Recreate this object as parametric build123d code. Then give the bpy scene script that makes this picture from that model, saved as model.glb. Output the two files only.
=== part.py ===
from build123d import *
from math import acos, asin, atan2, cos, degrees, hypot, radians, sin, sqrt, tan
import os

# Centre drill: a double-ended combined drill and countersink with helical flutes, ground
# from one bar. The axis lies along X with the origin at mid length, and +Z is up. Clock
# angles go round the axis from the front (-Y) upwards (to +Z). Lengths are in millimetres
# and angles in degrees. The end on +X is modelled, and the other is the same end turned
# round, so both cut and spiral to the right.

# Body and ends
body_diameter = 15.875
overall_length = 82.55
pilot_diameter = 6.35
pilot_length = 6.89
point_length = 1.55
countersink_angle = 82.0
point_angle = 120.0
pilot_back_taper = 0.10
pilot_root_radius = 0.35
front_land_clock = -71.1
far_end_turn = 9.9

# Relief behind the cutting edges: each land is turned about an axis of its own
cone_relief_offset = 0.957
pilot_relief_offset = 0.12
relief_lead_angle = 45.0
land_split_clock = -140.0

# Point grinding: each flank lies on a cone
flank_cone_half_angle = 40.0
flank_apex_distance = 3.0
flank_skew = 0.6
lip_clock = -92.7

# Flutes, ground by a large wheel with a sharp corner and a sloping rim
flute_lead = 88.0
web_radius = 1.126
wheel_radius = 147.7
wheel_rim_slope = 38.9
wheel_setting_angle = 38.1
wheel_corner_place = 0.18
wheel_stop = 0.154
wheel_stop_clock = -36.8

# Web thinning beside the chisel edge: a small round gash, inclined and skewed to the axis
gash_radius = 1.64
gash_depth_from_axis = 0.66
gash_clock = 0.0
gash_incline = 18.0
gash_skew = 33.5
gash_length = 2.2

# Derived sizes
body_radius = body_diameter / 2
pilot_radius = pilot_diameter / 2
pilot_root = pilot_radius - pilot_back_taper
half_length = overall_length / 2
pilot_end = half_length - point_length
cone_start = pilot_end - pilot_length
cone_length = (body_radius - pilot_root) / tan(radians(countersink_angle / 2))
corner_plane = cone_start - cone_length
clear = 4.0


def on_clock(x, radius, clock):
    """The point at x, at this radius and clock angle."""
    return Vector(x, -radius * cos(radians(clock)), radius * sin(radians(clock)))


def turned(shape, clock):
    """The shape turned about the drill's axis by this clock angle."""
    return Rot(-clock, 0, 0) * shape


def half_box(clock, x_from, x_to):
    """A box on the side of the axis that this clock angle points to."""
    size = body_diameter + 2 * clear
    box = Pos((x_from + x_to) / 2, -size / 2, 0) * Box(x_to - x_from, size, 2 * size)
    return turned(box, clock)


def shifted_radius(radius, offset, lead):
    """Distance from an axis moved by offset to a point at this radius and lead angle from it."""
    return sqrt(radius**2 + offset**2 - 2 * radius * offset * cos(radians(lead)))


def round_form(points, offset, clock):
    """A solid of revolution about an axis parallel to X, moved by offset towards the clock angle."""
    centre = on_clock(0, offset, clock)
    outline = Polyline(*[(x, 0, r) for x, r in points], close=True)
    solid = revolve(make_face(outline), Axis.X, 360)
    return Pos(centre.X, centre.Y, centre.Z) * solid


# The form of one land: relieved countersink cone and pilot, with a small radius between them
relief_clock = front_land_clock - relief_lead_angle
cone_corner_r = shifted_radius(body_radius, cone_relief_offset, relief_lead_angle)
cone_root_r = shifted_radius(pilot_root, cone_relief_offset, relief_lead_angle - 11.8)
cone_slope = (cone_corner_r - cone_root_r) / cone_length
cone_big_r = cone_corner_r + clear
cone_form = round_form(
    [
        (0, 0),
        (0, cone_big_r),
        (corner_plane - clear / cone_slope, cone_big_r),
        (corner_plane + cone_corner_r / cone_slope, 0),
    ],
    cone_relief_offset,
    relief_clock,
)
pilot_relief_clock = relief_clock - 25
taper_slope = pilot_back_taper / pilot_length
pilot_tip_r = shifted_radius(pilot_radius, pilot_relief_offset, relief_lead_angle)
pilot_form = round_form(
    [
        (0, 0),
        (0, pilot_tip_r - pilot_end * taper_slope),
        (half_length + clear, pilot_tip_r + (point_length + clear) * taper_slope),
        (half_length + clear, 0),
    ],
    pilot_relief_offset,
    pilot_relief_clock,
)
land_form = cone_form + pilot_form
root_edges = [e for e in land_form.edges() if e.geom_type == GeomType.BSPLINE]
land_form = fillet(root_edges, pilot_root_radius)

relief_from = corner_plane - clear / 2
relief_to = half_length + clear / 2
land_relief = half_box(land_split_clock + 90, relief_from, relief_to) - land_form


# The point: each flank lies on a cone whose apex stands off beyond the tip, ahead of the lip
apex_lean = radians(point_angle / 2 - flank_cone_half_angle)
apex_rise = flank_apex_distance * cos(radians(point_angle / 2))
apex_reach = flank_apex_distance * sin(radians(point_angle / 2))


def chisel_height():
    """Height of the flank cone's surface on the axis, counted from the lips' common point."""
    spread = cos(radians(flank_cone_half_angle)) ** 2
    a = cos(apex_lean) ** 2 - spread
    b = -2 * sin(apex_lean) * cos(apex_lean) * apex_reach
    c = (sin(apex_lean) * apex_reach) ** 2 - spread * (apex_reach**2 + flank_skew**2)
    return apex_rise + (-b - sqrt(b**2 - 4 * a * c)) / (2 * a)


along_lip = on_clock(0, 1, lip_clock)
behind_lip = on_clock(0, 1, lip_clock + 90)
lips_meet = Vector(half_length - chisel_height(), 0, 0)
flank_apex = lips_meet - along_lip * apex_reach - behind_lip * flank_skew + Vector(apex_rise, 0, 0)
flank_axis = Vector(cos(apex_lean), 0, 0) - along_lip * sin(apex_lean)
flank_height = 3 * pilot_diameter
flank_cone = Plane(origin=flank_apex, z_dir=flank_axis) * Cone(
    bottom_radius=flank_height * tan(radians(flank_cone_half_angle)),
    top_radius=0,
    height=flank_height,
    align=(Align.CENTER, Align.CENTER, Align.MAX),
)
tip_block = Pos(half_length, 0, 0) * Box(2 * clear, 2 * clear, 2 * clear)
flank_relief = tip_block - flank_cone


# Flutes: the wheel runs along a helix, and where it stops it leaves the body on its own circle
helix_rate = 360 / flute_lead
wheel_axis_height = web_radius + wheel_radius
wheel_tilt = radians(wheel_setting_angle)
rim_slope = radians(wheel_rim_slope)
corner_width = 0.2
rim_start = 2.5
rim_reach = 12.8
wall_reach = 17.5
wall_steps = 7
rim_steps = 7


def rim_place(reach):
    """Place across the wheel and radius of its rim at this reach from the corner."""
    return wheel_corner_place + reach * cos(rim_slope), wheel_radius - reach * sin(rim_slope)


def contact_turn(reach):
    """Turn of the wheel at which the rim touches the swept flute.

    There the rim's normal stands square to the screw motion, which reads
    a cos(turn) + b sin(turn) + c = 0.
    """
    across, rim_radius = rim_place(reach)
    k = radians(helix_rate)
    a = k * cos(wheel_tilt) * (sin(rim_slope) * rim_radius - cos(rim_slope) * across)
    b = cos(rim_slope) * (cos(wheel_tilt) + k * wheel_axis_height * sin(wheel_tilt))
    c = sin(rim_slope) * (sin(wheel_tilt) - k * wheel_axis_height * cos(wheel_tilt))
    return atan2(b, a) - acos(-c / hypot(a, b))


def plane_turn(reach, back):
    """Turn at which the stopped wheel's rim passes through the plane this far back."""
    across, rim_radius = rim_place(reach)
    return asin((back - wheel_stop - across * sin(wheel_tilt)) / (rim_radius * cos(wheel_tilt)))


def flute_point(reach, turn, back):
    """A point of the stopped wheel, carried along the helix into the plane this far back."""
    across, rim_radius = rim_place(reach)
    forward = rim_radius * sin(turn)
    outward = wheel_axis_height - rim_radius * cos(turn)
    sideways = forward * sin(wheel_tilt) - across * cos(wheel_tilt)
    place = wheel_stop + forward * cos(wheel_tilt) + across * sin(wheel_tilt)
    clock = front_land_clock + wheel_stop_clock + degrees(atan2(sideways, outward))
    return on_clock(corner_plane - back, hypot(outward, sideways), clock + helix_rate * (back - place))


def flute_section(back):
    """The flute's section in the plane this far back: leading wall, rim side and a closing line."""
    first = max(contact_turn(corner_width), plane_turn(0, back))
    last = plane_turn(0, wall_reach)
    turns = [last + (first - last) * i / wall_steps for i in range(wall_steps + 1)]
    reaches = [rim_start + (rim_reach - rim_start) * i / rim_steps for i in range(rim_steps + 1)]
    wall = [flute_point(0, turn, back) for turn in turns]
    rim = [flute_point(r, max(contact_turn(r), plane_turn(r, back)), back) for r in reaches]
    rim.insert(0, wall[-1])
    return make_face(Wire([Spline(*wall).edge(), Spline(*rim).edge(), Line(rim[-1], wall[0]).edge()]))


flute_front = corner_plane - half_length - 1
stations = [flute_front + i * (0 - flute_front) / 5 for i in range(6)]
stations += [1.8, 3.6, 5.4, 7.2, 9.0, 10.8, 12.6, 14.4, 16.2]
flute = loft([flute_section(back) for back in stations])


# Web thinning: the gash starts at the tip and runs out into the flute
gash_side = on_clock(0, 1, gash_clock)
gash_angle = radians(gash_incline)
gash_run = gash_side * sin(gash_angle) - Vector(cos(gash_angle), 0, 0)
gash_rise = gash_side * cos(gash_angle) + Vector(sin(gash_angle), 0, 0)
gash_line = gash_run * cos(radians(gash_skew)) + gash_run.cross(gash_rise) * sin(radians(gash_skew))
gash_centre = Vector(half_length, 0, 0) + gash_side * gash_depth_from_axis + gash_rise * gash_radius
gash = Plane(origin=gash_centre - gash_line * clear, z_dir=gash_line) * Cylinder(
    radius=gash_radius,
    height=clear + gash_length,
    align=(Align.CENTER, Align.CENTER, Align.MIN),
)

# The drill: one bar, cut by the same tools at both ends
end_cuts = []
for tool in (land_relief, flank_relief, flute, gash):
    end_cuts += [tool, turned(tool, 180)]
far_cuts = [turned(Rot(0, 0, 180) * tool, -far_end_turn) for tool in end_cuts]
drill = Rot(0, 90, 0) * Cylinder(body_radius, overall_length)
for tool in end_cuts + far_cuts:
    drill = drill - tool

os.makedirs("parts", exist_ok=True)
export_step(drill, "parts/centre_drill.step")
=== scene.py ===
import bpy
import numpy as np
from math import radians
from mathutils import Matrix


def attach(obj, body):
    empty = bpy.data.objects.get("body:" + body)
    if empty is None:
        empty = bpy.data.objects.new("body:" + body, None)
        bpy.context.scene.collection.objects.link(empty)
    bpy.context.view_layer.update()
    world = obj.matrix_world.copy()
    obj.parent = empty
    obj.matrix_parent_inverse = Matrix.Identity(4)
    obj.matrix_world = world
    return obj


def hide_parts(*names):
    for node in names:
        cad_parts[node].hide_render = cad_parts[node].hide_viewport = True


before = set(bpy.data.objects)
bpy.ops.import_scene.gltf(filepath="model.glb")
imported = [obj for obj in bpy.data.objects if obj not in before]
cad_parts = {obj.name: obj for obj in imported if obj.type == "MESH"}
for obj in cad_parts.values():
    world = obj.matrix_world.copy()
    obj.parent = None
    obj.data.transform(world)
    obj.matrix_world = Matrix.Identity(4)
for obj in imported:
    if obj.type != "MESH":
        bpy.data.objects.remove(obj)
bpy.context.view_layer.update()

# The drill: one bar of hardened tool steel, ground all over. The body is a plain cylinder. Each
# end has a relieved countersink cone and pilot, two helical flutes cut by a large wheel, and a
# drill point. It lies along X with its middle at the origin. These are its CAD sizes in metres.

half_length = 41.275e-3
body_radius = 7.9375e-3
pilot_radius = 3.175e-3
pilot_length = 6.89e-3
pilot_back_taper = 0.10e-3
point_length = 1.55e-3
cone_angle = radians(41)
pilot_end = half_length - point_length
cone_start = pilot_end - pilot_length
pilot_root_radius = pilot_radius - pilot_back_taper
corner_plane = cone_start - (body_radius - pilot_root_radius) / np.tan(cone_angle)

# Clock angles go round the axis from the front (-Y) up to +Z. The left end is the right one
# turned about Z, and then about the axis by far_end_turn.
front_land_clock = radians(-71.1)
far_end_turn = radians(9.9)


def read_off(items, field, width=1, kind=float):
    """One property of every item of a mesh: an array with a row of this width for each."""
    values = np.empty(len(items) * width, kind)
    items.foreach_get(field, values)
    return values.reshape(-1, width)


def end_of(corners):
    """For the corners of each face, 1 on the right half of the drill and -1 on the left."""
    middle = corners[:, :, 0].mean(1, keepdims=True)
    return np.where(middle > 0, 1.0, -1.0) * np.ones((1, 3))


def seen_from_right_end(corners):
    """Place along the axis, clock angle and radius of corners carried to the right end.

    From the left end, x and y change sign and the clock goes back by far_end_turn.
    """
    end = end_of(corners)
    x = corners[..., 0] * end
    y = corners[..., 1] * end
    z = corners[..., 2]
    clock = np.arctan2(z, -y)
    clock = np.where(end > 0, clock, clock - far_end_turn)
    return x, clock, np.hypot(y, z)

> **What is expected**
Without changing anything, quote the lines from the top of the data to the line that contains "gash_length = 2.2", including that line.

> **Task solution**
Recreate this object as parametric build123d code. Then give the bpy scene script that makes this picture from that model, saved as model.glb. Output the two files only.
=== part.py ===
from build123d import *
from math import acos, asin, atan2, cos, degrees, hypot, radians, sin, sqrt, tan
import os

# Centre drill: a double-ended combined drill and countersink with helical flutes, ground
# from one bar. The axis lies along X with the origin at mid length, and +Z is up. Clock
# angles go round the axis from the front (-Y) upwards (to +Z). Lengths are in millimetres
# and angles in degrees. The end on +X is modelled, and the other is the same end turned
# round, so both cut and spiral to the right.

# Body and ends
body_diameter = 15.875
overall_length = 82.55
pilot_diameter = 6.35
pilot_length = 6.89
point_length = 1.55
countersink_angle = 82.0
point_angle = 120.0
pilot_back_taper = 0.10
pilot_root_radius = 0.35
front_land_clock = -71.1
far_end_turn = 9.9

# Relief behind the cutting edges: each land is turned about an axis of its own
cone_relief_offset = 0.957
pilot_relief_offset = 0.12
relief_lead_angle = 45.0
land_split_clock = -140.0

# Point grinding: each flank lies on a cone
flank_cone_half_angle = 40.0
flank_apex_distance = 3.0
flank_skew = 0.6
lip_clock = -92.7

# Flutes, ground by a large wheel with a sharp corner and a sloping rim
flute_lead = 88.0
web_radius = 1.126
wheel_radius = 147.7
wheel_rim_slope = 38.9
wheel_setting_angle = 38.1
wheel_corner_place = 0.18
wheel_stop = 0.154
wheel_stop_clock = -36.8

# Web thinning beside the chisel edge: a small round gash, inclined and skewed to the axis
gash_radius = 1.64
gash_depth_from_axis = 0.66
gash_clock = 0.0
gash_incline = 18.0
gash_skew = 33.5
gash_length = 2.2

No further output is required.